# START OF DATA BLOCK
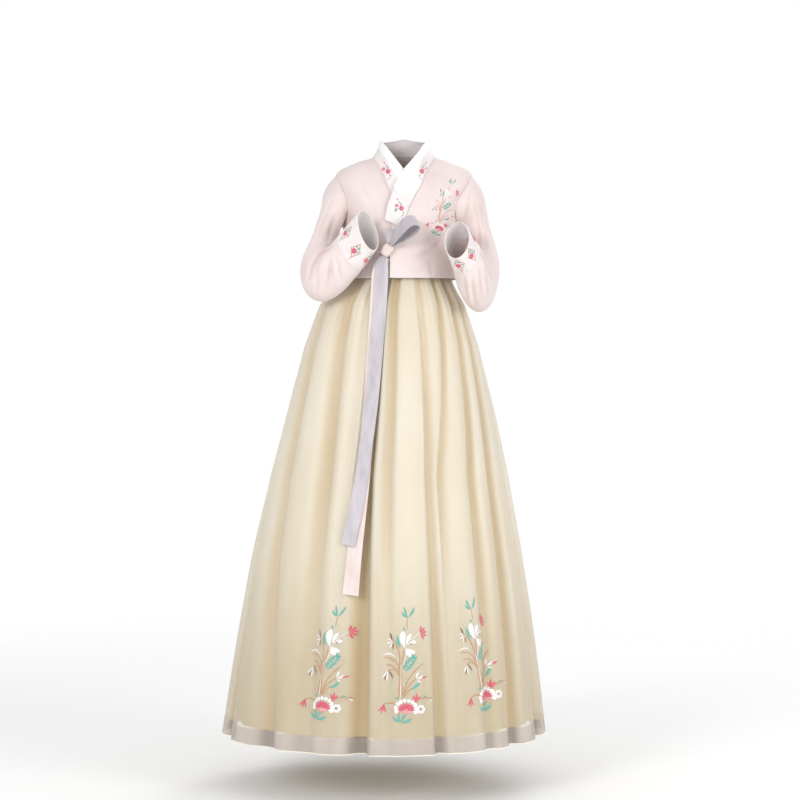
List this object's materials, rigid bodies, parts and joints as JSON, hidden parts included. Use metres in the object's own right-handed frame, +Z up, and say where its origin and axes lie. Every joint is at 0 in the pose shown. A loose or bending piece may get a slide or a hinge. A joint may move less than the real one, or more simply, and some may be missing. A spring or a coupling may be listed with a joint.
{
  "type": "korean hanbok",
  "caption": "Short wrapped jacket with curved sleeves and long ribbon ties over a high-waisted, full-length pleated skirt, in its worn shape.",
  "frame": {"origin": "on the body's axis, level with the shoulder seams beside the collar", "axes": "+Z up, -Y the way the garment faces, +X the wearer's left"},
  "size_m": [0.7144, 0.6691, 1.3204],
  "materials": {
    "pink_cloth": "matt plain weave",
    "white_cloth": "smooth plain weave",
    "grey_cloth": "fine ribbed weave",
    "cream_organza": "sheer crisp organza",
    "cream_lining": "plain lining"
  },
  "bodies": {
    "root": {"back": "pink_cloth", "front_left": "pink_cloth", "front_right": "pink_cloth", "sleeve_left": "pink_cloth", "sleeve_right": "pink_cloth", "cuff_left": "white_cloth", "cuff_right": "white_cloth", "collar": "white_cloth", "collar_strip": "white_cloth", "knot": "pink_cloth", "tie_loop": "grey_cloth", "tie_tail_grey": "grey_cloth", "tie_tail_pink": "pink_cloth", "tie_base_grey": "grey_cloth", "tie_base_pink": "pink_cloth", "skirt_front_left": "cream_organza", "skirt_front_right": "cream_organza", "skirt_back_left": "cream_organza", "skirt_back_right": "cream_organza", "lining_front_left": "cream_lining", "lining_front_right": "cream_lining", "lining_back_left": "cream_lining", "lining_back_right": "cream_lining", "skirt_band": "cream_lining"}
  },
  "joints": []
}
# END OF DATA BLOCK
TASK TO CARRY OUT — Please reproduce each line exactly as written.

TASK SOLUTION —
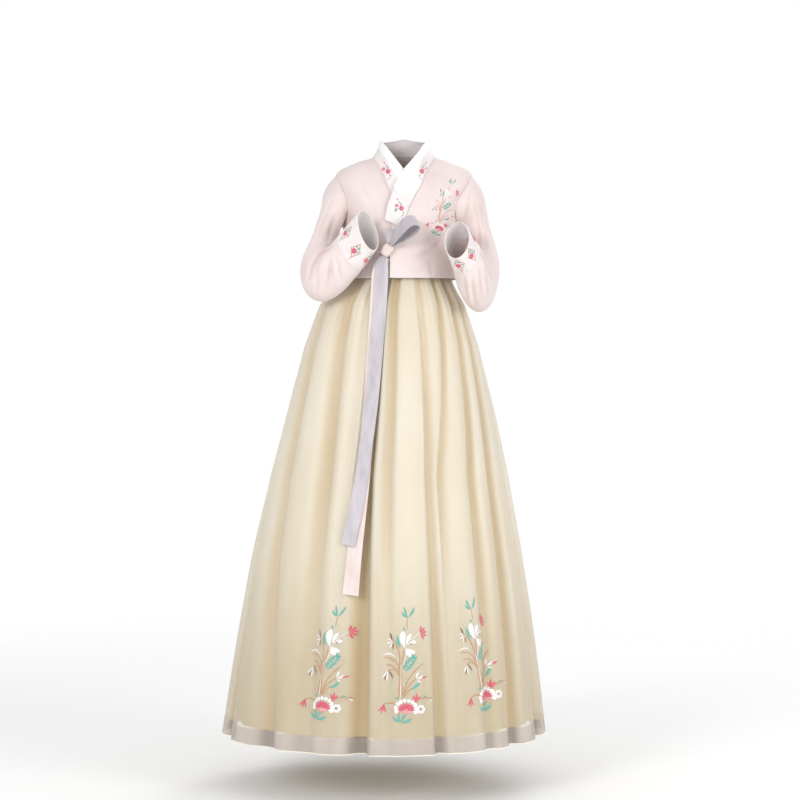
List this object's materials, rigid bodies, parts and joints as JSON, hidden parts included. Use metres in the object's own right-handed frame, +Z up, and say where its origin and axes lie. Every joint is at 0 in the pose shown. A loose or bending piece may get a slide or a hinge. A joint may move less than the real one, or more simply, and some may be missing. A spring or a coupling may be listed with a joint.
{
  "type": "korean hanbok",
  "caption": "Short wrapped jacket with curved sleeves and long ribbon ties over a high-waisted, full-length pleated skirt, in its worn shape.",
  "frame": {"origin": "on the body's axis, level with the shoulder seams beside the collar", "axes": "+Z up, -Y the way the garment faces, +X the wearer's left"},
  "size_m": [0.7144, 0.6691, 1.3204],
  "materials": {
    "pink_cloth": "matt plain weave",
    "white_cloth": "smooth plain weave",
    "grey_cloth": "fine ribbed weave",
    "cream_organza": "sheer crisp organza",
    "cream_lining": "plain lining"
  },
  "bodies": {
    "root": {"back": "pink_cloth", "front_left": "pink_cloth", "front_right": "pink_cloth", "sleeve_left": "pink_cloth", "sleeve_right": "pink_cloth", "cuff_left": "white_cloth", "cuff_right": "white_cloth", "collar": "white_cloth", "collar_strip": "white_cloth", "knot": "pink_cloth", "tie_loop": "grey_cloth", "tie_tail_grey": "grey_cloth", "tie_tail_pink": "pink_cloth", "tie_base_grey": "grey_cloth", "tie_base_pink": "pink_cloth", "skirt_front_left": "cream_organza", "skirt_front_right": "cream_organza", "skirt_back_left": "cream_organza", "skirt_back_right": "cream_organza", "lining_front_left": "cream_lining", "lining_front_right": "cream_lining", "lining_back_left": "cream_lining", "lining_back_right": "cream_lining", "skirt_band": "cream_lining"}
  },
  "joints": []
}